SUPPLIED MATERIAL start
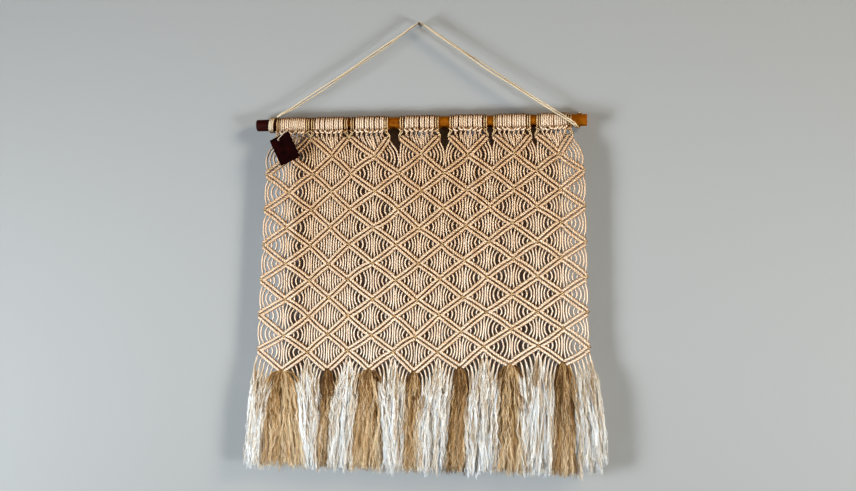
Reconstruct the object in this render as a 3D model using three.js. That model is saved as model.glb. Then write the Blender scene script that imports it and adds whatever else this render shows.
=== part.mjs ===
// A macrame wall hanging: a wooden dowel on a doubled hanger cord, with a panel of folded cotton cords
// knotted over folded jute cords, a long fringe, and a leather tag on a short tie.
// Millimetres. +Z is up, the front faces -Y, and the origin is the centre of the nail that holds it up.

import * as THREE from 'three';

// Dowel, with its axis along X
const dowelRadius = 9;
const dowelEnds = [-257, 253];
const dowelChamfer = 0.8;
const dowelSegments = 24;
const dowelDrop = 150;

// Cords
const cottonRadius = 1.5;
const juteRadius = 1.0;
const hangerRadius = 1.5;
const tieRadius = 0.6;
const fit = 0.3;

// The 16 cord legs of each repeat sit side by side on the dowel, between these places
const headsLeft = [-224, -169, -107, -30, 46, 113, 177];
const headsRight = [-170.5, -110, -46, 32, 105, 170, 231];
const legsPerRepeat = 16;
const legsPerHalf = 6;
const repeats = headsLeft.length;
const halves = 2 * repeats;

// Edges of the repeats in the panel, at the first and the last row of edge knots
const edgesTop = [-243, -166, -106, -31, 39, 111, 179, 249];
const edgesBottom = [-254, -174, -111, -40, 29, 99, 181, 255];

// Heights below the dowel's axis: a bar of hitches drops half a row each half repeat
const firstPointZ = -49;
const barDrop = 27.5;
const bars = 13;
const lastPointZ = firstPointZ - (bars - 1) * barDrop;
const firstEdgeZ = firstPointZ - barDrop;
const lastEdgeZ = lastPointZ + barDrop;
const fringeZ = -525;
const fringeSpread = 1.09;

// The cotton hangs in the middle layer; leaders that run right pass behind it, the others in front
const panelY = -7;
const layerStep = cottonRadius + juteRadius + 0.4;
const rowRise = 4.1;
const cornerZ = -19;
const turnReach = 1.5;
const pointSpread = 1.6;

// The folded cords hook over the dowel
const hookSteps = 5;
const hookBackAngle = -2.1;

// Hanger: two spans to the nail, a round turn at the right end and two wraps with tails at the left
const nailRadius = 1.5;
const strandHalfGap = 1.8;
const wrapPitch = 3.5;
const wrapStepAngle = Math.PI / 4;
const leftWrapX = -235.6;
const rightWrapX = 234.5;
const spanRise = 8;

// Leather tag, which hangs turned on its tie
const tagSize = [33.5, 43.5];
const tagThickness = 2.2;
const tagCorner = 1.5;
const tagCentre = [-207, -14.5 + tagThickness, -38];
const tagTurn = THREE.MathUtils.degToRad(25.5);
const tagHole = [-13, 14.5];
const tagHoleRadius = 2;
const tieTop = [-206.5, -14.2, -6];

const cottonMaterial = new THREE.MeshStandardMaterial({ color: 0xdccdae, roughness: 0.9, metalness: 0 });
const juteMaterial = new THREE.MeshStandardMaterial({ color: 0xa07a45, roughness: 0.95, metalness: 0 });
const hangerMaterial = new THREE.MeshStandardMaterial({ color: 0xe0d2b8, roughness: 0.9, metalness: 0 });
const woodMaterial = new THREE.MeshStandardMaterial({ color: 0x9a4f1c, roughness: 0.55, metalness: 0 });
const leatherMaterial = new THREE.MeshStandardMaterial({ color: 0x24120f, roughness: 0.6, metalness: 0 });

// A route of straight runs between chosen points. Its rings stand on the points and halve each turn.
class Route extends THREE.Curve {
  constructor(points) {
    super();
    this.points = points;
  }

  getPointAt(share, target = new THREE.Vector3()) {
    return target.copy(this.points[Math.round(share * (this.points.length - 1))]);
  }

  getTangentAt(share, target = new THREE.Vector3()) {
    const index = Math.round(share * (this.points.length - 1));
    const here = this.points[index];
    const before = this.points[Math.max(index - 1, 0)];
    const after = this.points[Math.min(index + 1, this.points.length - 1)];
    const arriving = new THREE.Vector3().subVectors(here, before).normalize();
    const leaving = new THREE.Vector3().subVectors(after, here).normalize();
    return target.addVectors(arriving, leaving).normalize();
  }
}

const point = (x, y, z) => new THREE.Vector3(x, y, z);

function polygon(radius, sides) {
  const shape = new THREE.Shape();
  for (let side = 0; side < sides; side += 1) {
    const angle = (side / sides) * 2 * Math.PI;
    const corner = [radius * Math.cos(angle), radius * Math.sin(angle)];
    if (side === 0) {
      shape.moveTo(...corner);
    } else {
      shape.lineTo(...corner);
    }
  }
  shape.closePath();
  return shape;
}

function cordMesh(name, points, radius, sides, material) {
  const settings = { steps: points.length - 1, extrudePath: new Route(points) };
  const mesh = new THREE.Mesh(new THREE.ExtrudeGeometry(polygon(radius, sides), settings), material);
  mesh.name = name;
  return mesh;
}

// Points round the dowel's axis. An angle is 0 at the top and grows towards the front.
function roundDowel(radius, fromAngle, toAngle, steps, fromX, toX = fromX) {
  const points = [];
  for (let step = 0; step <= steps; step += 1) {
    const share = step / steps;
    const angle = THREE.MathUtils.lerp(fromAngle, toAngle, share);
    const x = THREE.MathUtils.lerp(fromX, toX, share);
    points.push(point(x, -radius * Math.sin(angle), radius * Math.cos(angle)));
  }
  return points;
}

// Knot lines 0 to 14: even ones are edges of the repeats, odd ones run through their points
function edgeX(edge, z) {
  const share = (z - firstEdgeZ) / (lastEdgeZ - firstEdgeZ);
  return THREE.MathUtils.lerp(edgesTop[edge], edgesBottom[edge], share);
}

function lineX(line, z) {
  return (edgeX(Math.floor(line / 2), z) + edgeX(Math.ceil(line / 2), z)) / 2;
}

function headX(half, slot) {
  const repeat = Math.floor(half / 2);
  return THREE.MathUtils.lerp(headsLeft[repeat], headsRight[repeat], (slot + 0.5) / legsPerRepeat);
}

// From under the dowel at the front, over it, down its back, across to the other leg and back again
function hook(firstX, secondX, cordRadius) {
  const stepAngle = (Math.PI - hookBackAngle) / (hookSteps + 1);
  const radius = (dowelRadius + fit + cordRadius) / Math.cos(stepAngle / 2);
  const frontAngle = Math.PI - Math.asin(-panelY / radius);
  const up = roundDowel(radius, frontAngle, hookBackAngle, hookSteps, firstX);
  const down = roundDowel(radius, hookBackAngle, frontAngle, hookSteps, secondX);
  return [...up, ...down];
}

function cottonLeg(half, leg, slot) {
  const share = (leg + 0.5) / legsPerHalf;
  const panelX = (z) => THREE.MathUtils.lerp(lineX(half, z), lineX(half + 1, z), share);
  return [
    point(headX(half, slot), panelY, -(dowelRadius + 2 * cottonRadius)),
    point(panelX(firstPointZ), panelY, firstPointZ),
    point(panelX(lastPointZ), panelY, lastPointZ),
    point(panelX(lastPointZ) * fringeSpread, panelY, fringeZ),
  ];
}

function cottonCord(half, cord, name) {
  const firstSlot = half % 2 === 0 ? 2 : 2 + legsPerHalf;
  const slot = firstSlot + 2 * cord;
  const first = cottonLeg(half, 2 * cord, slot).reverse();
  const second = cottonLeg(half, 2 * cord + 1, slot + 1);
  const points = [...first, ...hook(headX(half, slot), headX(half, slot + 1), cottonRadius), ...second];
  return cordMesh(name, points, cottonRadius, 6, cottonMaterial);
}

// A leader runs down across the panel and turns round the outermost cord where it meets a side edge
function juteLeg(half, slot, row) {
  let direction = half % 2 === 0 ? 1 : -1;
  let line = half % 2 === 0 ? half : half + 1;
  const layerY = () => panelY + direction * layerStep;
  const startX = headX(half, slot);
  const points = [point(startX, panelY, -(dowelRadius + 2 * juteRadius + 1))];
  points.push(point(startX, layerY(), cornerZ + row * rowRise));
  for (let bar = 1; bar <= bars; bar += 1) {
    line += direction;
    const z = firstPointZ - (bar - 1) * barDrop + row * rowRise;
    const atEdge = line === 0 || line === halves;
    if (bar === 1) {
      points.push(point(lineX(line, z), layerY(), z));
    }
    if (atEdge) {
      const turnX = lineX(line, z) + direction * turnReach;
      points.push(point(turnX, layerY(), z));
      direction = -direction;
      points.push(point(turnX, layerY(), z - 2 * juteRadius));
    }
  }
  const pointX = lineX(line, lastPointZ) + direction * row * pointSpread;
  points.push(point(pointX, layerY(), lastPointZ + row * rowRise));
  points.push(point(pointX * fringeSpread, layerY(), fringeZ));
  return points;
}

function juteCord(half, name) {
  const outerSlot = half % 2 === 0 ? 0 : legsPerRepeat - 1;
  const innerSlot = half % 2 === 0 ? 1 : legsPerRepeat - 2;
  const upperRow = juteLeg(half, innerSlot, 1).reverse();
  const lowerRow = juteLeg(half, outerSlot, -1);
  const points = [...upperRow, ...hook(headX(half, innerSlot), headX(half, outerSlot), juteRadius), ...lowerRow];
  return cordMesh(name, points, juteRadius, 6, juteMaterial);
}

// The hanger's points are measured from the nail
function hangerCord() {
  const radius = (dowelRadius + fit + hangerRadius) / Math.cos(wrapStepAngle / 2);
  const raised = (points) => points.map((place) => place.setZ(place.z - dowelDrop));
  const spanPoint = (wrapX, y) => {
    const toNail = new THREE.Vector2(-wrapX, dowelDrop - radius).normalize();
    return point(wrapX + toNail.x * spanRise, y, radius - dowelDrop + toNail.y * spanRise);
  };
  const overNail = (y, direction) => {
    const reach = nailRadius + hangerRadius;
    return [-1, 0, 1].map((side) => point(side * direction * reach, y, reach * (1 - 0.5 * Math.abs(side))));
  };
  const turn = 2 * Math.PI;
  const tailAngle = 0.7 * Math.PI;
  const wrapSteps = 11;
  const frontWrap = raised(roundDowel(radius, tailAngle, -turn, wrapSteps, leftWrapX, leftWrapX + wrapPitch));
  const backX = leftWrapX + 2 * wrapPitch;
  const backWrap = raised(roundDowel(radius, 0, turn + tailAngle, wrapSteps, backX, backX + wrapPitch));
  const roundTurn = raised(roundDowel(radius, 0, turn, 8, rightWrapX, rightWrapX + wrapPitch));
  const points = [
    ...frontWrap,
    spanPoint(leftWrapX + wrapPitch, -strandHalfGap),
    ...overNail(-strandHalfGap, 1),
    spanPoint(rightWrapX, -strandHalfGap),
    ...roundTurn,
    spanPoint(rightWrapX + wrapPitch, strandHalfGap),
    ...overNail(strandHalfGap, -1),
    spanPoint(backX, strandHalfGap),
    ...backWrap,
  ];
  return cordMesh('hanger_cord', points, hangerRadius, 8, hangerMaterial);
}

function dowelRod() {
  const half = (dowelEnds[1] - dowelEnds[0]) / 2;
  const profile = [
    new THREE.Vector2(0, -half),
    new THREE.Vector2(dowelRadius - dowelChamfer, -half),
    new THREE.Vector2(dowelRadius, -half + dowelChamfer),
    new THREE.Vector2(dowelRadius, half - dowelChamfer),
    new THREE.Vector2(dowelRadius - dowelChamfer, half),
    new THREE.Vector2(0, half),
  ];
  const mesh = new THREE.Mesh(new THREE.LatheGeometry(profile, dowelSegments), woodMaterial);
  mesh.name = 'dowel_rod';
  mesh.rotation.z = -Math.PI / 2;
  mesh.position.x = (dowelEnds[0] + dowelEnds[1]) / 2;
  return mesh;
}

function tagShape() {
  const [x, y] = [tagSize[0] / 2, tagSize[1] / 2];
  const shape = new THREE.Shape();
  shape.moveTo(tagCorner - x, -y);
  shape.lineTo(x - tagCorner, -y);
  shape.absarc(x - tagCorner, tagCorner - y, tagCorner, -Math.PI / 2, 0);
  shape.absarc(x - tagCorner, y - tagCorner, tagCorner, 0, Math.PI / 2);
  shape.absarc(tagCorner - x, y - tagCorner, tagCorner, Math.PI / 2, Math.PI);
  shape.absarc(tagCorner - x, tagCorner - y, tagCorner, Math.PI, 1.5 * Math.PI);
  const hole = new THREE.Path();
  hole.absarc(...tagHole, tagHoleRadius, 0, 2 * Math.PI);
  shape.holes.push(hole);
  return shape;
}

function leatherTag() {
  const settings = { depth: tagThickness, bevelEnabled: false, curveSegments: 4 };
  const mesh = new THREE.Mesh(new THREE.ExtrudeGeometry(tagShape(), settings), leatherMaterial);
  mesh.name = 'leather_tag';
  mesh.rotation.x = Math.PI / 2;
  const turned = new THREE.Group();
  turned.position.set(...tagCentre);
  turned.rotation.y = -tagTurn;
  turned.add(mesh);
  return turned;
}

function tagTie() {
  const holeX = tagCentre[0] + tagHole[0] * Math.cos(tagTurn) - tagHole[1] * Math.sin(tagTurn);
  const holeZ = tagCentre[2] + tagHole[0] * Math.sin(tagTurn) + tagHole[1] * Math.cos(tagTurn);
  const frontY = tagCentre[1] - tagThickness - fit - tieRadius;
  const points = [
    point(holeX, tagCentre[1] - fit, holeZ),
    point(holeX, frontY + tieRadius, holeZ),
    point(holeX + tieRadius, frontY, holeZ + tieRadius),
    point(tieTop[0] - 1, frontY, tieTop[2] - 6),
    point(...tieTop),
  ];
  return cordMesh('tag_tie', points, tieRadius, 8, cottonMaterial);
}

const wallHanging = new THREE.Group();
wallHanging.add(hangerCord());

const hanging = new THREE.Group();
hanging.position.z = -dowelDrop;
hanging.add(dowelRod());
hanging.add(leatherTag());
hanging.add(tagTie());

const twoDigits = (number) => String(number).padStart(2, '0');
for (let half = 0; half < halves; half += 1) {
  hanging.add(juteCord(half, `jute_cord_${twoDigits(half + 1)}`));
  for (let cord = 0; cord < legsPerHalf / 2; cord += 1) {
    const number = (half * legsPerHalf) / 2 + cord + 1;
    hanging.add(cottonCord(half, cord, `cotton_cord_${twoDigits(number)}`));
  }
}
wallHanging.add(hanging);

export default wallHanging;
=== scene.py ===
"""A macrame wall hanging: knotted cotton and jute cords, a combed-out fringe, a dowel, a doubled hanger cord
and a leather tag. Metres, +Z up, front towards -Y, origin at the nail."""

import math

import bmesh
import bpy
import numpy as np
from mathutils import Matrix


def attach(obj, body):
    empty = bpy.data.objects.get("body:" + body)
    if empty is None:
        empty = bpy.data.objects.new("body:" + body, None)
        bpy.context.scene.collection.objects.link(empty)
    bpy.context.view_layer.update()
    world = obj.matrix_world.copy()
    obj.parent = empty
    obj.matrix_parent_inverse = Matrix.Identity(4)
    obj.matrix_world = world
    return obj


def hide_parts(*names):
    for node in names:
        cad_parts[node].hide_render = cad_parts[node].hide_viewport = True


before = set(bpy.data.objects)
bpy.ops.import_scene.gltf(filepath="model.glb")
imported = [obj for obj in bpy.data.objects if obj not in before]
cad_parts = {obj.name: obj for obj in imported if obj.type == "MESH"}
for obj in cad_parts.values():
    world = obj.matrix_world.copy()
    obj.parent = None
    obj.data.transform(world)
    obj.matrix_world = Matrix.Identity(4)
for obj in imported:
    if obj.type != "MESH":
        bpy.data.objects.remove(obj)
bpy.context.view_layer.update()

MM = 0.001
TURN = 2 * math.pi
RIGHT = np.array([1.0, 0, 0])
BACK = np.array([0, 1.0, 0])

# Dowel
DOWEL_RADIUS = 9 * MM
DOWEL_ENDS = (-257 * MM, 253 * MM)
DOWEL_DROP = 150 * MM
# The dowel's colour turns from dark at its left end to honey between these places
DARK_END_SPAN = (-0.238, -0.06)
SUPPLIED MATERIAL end
→ DIRECTIONS FOR THIS TASK:
Your task is to print the lines from the one containing "const wallHanging = new THREE.Group();" through the one containing "obj.matrix_world = world", exactly and with nothing added.

→ PROBLEM SOLUTION:
const wallHanging = new THREE.Group();
wallHanging.add(hangerCord());

const hanging = new THREE.Group();
hanging.position.z = -dowelDrop;
hanging.add(dowelRod());
hanging.add(leatherTag());
hanging.add(tagTie());

const twoDigits = (number) => String(number).padStart(2, '0');
for (let half = 0; half < halves; half += 1) {
  hanging.add(juteCord(half, `jute_cord_${twoDigits(half + 1)}`));
  for (let cord = 0; cord < legsPerHalf / 2; cord += 1) {
    const number = (half * legsPerHalf) / 2 + cord + 1;
    hanging.add(cottonCord(half, cord, `cotton_cord_${twoDigits(number)}`));
  }
}
wallHanging.add(hanging);

export default wallHanging;
=== scene.py ===
"""A macrame wall hanging: knotted cotton and jute cords, a combed-out fringe, a dowel, a doubled hanger cord
and a leather tag. Metres, +Z up, front towards -Y, origin at the nail."""

import math

import bmesh
import bpy
import numpy as np
from mathutils import Matrix


def attach(obj, body):
    empty = bpy.data.objects.get("body:" + body)
    if empty is None:
        empty = bpy.data.objects.new("body:" + body, None)
        bpy.context.scene.collection.objects.link(empty)
    bpy.context.view_layer.update()
    world = obj.matrix_world.copy()
    obj.parent = empty
    obj.matrix_parent_inverse = Matrix.Identity(4)
    obj.matrix_world = world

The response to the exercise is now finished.